Now this is a Thanksgiving hymn I can get behind. Sure, it’s in the Hope section, but it is definitely worth putting on the Thanksgiving list too. And if you really want to do it right, sing the first verse as your opening words and the last verse as your closing words, because they would frame a message of gratitude calling us together and calling us onwards to the work of our faith.

Today, gentle readers, I offer you A Tale of Two Liturgical Moments. Because indeed, as our man Charles Dickens wrote, “It was the best of times, it was the worst of times.”

The best of times was when I learned an arrangement of this African American spiritual in my seminary gospel choir; the harmonies were rich, and a tag was added to give it musical interest. We sang this in a chapel service, accompanied by the Psalm from which it is inspired, and a homily from one of our African American students.

Now Psalm 119 is a very long lament to God for mercy. As our writer is seeking protection, so too are they trying to convince God that they are keeping true to the laws and commandments, to show they are worthy of God’s presence through the hardships. So it’s no wonder the enslaved Africans might have heard this psalm and these lines and wanted to ask for the same thing.

The homily talked about hardship in the face of racism, and the prayer that is Guide My Feet was directly connected to the work different groups of people have to do – people of color, to be sustained and keep resisting; whites to do the hard work of dismantling white supremacy from within. It was a powerful moment for me, and it forever changed how I understand this song.

Guide my feet while I run this race.
Guide my feet while I run this race.
Guide my feet while I run this race,
for I don’t want to run this race in vain! (race in vain!)

Hold my hand while I run this race.
Hold my hand while I run this race.
Hold my hand while I run this race,
for I don’t want to run this race in vain! (race in vain!)

Stand by me while I run this race.
Stand by me while I run this race.
Stand by me while I run this race,
for I don’t want to run this race in vain! (race in vain!)

Now the worst of times was recently, as SUUSI, when our morning minister offered a service that was part travelogue, part Odyssey (a review of a minister’s career and lessons learned), and all offensive. Everything that happened in the service used the word “walk” exclusively; first of all, it was a huge problem to use only walking as the means for following a path (our theme was “blessed is the path”) – but more, our intrepid speaker (an older white man) changed the words of an opening reading to include only “we walk this path together” and then had the nerve to change lyrics to songs from other traditions. His homily screamed “walk” to the seemingly intentional exclusion of any other word. By the time he got to the closing, he had chosen to change even THIS song to “guide my feet, while I walk this path.”
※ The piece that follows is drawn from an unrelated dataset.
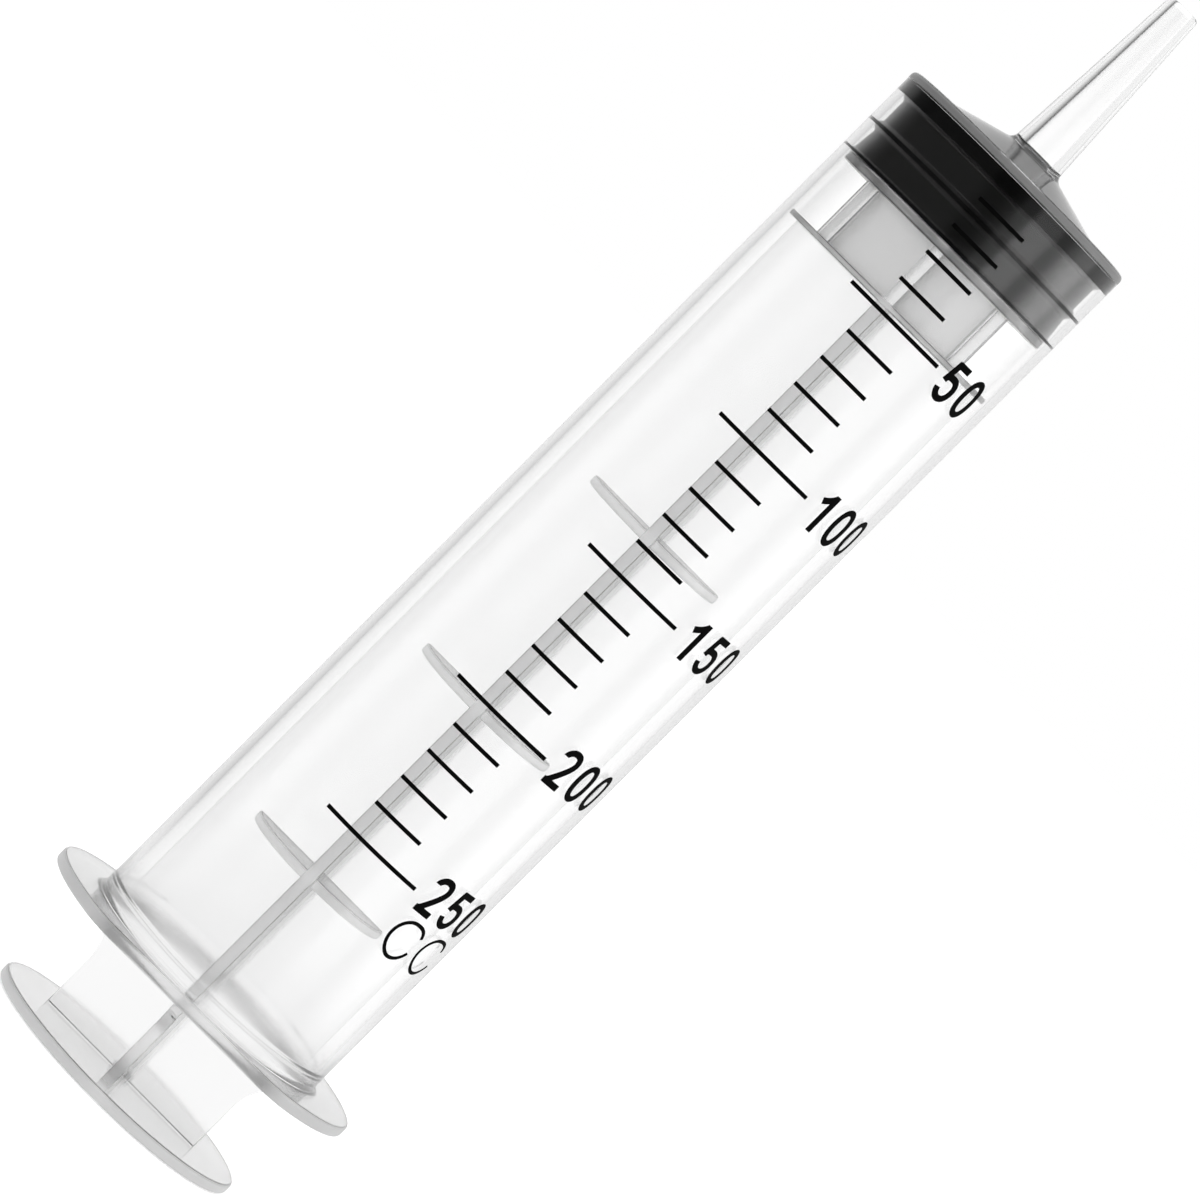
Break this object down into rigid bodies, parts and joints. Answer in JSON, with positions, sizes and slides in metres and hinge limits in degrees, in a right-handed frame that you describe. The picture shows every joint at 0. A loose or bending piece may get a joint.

That was the moment I could take it no longer and walked out, fuming. Fuming for the excessive ableism, fuming for the lack of context on the songs from other cultures, and fuming for the incredible gall of the man to change these lyrics.

So the moral of the story is this, my friends: use songs like this with extreme care. Be really clear you know how to address the abelist language of “run this race.” Be clear that you can use other verses (especially those we don’t include in our hymnal but exist elsewhere), but be very careful to not change verses if it isn’t your song to change. And definitely offer context and explanation, and don’t use this as a joyful song. It’s a song of pleading and lament and a call for God’s guidance.

And in case you wonder if any of that’s true, I’ll leave you with Bernice Johnson Reagon’s version:

But really. Be careful.

This hymn almost got ruined for me in 2009.

That spring, Saratoga Springs’ minister, Linda Hoddy, went on sabbatical, leaving a congregation well prepared to hold the fort down. As chair of the worship committee, I was also on the sabbatical team, and after a fall spent ensuring we had all our ducks in a row, our meetings were usually ten minutes of checking in on everything, then another half hour or so of general chatter.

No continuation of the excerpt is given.